-- start of RECORD EXTRACTS --

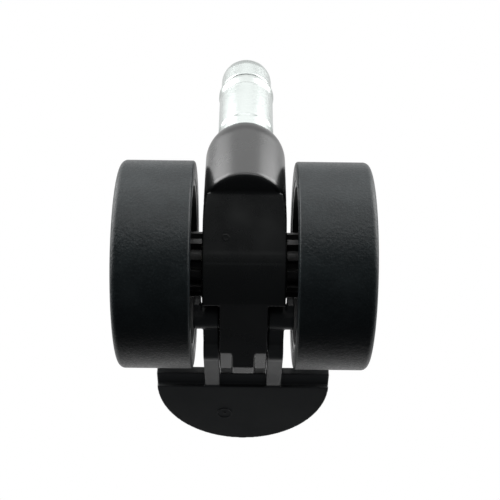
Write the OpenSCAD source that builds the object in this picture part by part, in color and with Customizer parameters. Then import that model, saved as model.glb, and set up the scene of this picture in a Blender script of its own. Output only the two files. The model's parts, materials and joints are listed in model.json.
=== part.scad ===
// Twin-wheel swivel caster with a foot brake and a grip-ring stem.
// Origin: on the stem axis, at the lower end of the stem's full-size shank.
// +Z runs up the stem, X lies along the wheel axle, and +Y points from the stem to the pedal.

/* [Stem] */
// Radius of the stem's shank, which plugs into the chair leg
shank_r = 5.5; // [4:0.1:6.5]
// Length from the shank's lower end to the tip
stem_len = 22; // [19:0.5:30]
// Length of the full-size shank below the grip ring
shank_len = 10.6; // [8:0.1:11.5]
// Height of the groove that holds the grip ring
ring_groove_h = 3.2; // [2.4:0.1:3.6]
// Wall of the split grip ring
ring_wall = 0.72; // [0.5:0.02:1]
// How far the grip ring stands out from the shank
ring_proud = 0.17; // [0.16:0.01:0.2]
// Radius that rounds the tip
tip_round = 4.4; // [2:0.1:5]
// Radius of the neck between the shank and the housing
neck_r = 5.25; // [4.8:0.05:5.4]
// Radius of the journal that turns in the bush
journal_r = 4; // [3.4:0.1:4.3]

/* [Wheels] */
// Outer diameter of a tyre
wheel_d = 40; // [38:1:52]
// Width of a tyre
tyre_w = 14; // [12.5:0.1:18]
// Thickness of a tyre, from its bore to its tread
tyre_t = 3.5; // [2.5:0.1:4.5]
// Distance from the housing's side to a tyre's inner face
wheel_gap = 1.9; // [1.9:0.1:3]
// Rounding of a tyre's outer shoulder
outer_round = 1.2; // [0.5:0.1:2.4]
// Rounding of a tyre's inner shoulder
inner_round = 0.5; // [0.2:0.1:1.5]
// Wall of the wheel core's rim
rim_wall = 1.2; // [0.9:0.1:2]
// Thickness of the wheel core's disc
disc_t = 2; // [1.5:0.1:3]
// Wall of the bush in a wheel hub
wheel_bush_wall = 0.85; // [0.6:0.05:1.1]
// Number of ribs on a wheel core
rib_count = 6; // [3:1:9]

/* [Axle] */
// Radius of the axle
axle_r = 2.5; // [2:0.1:2.8]
// Height of the stem's datum above the axle
axle_drop = 23.5; // [22.9:0.1:30]
// Distance from the swivel axis to the axle
trail = 13.5; // [12:0.1:15]
// Thickness of a spacer washer
washer_t = 0.3; // [0.2:0.05:0.35]
// Thickness of an axle clip
clip_t = 0.6; // [0.4:0.05:0.9]

/* [Housing] */
// Half of the housing's full width, and the radius of the stem boss
boss_r = 7.7; // [7.2:0.1:7.7]
// Height of the boss's lower edge above the axle
boss_floor = 1.6; // [1:0.1:3]
// Thickness of the floor under the stem's socket
socket_floor_t = 2; // [1.2:0.1:3]
// Radius of the housing's round body about the axle
body_r = 12.5; // [11.5:0.1:13]
// How far the body's sloping chin reaches in front of the axle
chin_reach = 17; // [15:0.5:18.5]
// Half-width of the tail that carries the brake pivot
tail_half_w = 4.6; // [4:0.1:5]
// Half-width of the tongue in the middle of the tail
tongue_half_w = 2.15; // [1.5:0.05:3]
// Gap between the rear end of the tail and the pedal's front edge
tail_gap = 4.3; // [1.2:0.1:5]
// Rounding of the boss's lower edge
boss_round = 0.9; // [0.3:0.1:1.5]

/* [Brake] */
// Distance of the brake pivot behind the axle
pivot_back = 12.5; // [12:0.1:13]
// Distance of the brake pivot below the axle
pivot_down = 9.5; // [9:0.1:9.8]
// Radius of the brake pivot pin
pin_r = 1.25; // [1:0.05:1.6]
// Radius of the pedal's knuckles
knuckle_r = 3.2; // [2.8:0.1:3.3]
// Thickness of a pedal lug
lug_t = 3; // [2.2:0.1:3]
// Angle that the pedal turns from released to locked
brake_throw = 11; // [9:0.5:12]
// Outer radius of the crown of teeth on each wheel core
crown_r = 6.4; // [6:0.1:7]
// Height of the crown's teeth
crown_h = 1.5; // [1.2:0.1:1.8]
// How deep a brake tooth reaches between the crown's teeth when it is locked
tooth_bite = 0.8; // [0.5:0.1:1]
// Number of teeth on each crown
crown_teeth = 12; // [12:12:12]
// Radius of the end block of a brake arm
block_r = 2.6; // [2:0.1:2.6]
// Half of the pedal's width
pedal_half_w = 17.5; // [14:0.5:20]
// Thickness of the pedal's plate
pedal_t = 2.6; // [2:0.1:3.2]
// Gap between a tyre's tread and the pedal's front edge
pedal_gap = 4.7; // [1.5:0.1:5.5]
// Length of the pedal's straight sides
pedal_side_len = 3.2; // [2.5:0.1:8]
// Depth of the relief under the front of the pedal
relief_t = 0.8; // [0.4:0.1:1.2]

/* [Fits] */
// Radial clearance of a shaft that turns in a bore
running_gap = 0.05; // [0.02:0.01:0.09]
// Gap between the faces of pieces that move past each other
side_gap = 0.3; // [0.3:0.05:0.4]
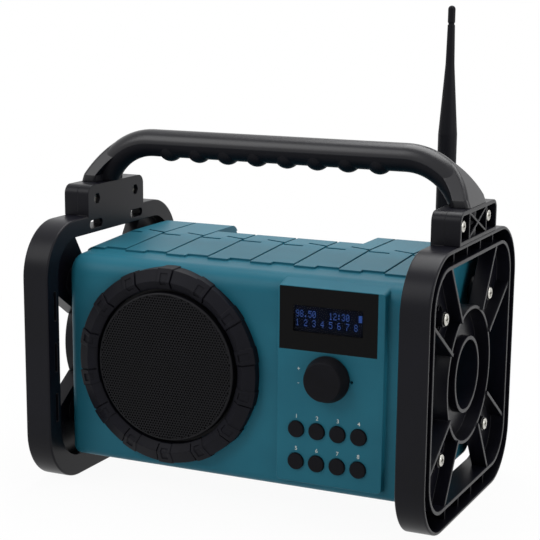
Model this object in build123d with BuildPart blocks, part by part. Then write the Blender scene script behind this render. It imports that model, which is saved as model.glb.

-- end of RECORD EXTRACTS --

Repeat the listing in full, keeping every line exactly as it is.

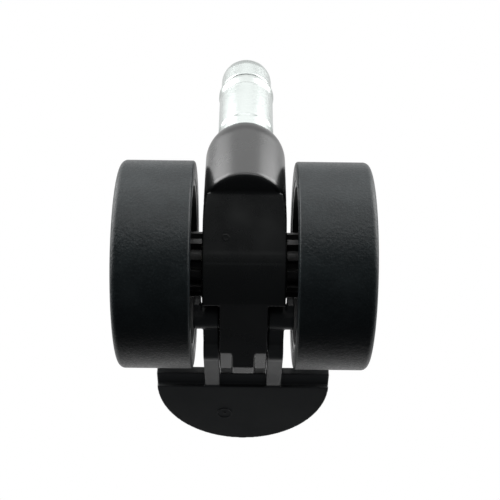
Write the OpenSCAD source that builds the object in this picture part by part, in color and with Customizer parameters. Then import that model, saved as model.glb, and set up the scene of this picture in a Blender script of its own. Output only the two files. The model's parts, materials and joints are listed in model.json.
=== part.scad ===
// Twin-wheel swivel caster with a foot brake and a grip-ring stem.
// Origin: on the stem axis, at the lower end of the stem's full-size shank.
// +Z runs up the stem, X lies along the wheel axle, and +Y points from the stem to the pedal.

/* [Stem] */
// Radius of the stem's shank, which plugs into the chair leg
shank_r = 5.5; // [4:0.1:6.5]
// Length from the shank's lower end to the tip
stem_len = 22; // [19:0.5:30]
// Length of the full-size shank below the grip ring
shank_len = 10.6; // [8:0.1:11.5]
// Height of the groove that holds the grip ring
ring_groove_h = 3.2; // [2.4:0.1:3.6]
// Wall of the split grip ring
ring_wall = 0.72; // [0.5:0.02:1]
// How far the grip ring stands out from the shank
ring_proud = 0.17; // [0.16:0.01:0.2]
// Radius that rounds the tip
tip_round = 4.4; // [2:0.1:5]
// Radius of the neck between the shank and the housing
neck_r = 5.25; // [4.8:0.05:5.4]
// Radius of the journal that turns in the bush
journal_r = 4; // [3.4:0.1:4.3]

/* [Wheels] */
// Outer diameter of a tyre
wheel_d = 40; // [38:1:52]
// Width of a tyre
tyre_w = 14; // [12.5:0.1:18]
// Thickness of a tyre, from its bore to its tread
tyre_t = 3.5; // [2.5:0.1:4.5]
// Distance from the housing's side to a tyre's inner face
wheel_gap = 1.9; // [1.9:0.1:3]
// Rounding of a tyre's outer shoulder
outer_round = 1.2; // [0.5:0.1:2.4]
// Rounding of a tyre's inner shoulder
inner_round = 0.5; // [0.2:0.1:1.5]
// Wall of the wheel core's rim
rim_wall = 1.2; // [0.9:0.1:2]
// Thickness of the wheel core's disc
disc_t = 2; // [1.5:0.1:3]
// Wall of the bush in a wheel hub
wheel_bush_wall = 0.85; // [0.6:0.05:1.1]
// Number of ribs on a wheel core
rib_count = 6; // [3:1:9]

/* [Axle] */
// Radius of the axle
axle_r = 2.5; // [2:0.1:2.8]
// Height of the stem's datum above the axle
axle_drop = 23.5; // [22.9:0.1:30]
// Distance from the swivel axis to the axle
trail = 13.5; // [12:0.1:15]
// Thickness of a spacer washer
washer_t = 0.3; // [0.2:0.05:0.35]
// Thickness of an axle clip
clip_t = 0.6; // [0.4:0.05:0.9]

/* [Housing] */
// Half of the housing's full width, and the radius of the stem boss
boss_r = 7.7; // [7.2:0.1:7.7]
// Height of the boss's lower edge above the axle
boss_floor = 1.6; // [1:0.1:3]
// Thickness of the floor under the stem's socket
socket_floor_t = 2; // [1.2:0.1:3]
// Radius of the housing's round body about the axle
body_r = 12.5; // [11.5:0.1:13]
// How far the body's sloping chin reaches in front of the axle
chin_reach = 17; // [15:0.5:18.5]
// Half-width of the tail that carries the brake pivot
tail_half_w = 4.6; // [4:0.1:5]
// Half-width of the tongue in the middle of the tail
tongue_half_w = 2.15; // [1.5:0.05:3]
// Gap between the rear end of the tail and the pedal's front edge
tail_gap = 4.3; // [1.2:0.1:5]
// Rounding of the boss's lower edge
boss_round = 0.9; // [0.3:0.1:1.5]

/* [Brake] */
// Distance of the brake pivot behind the axle
pivot_back = 12.5; // [12:0.1:13]
// Distance of the brake pivot below the axle
pivot_down = 9.5; // [9:0.1:9.8]
// Radius of the brake pivot pin
pin_r = 1.25; // [1:0.05:1.6]
// Radius of the pedal's knuckles
knuckle_r = 3.2; // [2.8:0.1:3.3]
// Thickness of a pedal lug
lug_t = 3; // [2.2:0.1:3]
// Angle that the pedal turns from released to locked
brake_throw = 11; // [9:0.5:12]
// Outer radius of the crown of teeth on each wheel core
crown_r = 6.4; // [6:0.1:7]
// Height of the crown's teeth
crown_h = 1.5; // [1.2:0.1:1.8]
// How deep a brake tooth reaches between the crown's teeth when it is locked
tooth_bite = 0.8; // [0.5:0.1:1]
// Number of teeth on each crown
crown_teeth = 12; // [12:12:12]
// Radius of the end block of a brake arm
block_r = 2.6; // [2:0.1:2.6]
// Half of the pedal's width
pedal_half_w = 17.5; // [14:0.5:20]
// Thickness of the pedal's plate
pedal_t = 2.6; // [2:0.1:3.2]
// Gap between a tyre's tread and the pedal's front edge
pedal_gap = 4.7; // [1.5:0.1:5.5]
// Length of the pedal's straight sides
pedal_side_len = 3.2; // [2.5:0.1:8]
// Depth of the relief under the front of the pedal
relief_t = 0.8; // [0.4:0.1:1.2]

/* [Fits] */
// Radial clearance of a shaft that turns in a bore
running_gap = 0.05; // [0.02:0.01:0.09]
// Gap between the faces of pieces that move past each other
side_gap = 0.3; // [0.3:0.05:0.4]
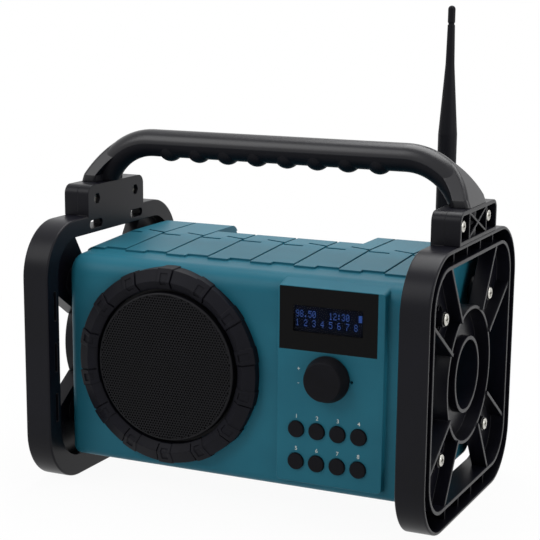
Model this object in build123d with BuildPart blocks, part by part. Then write the Blender scene script behind this render. It imports that model, which is saved as model.glb.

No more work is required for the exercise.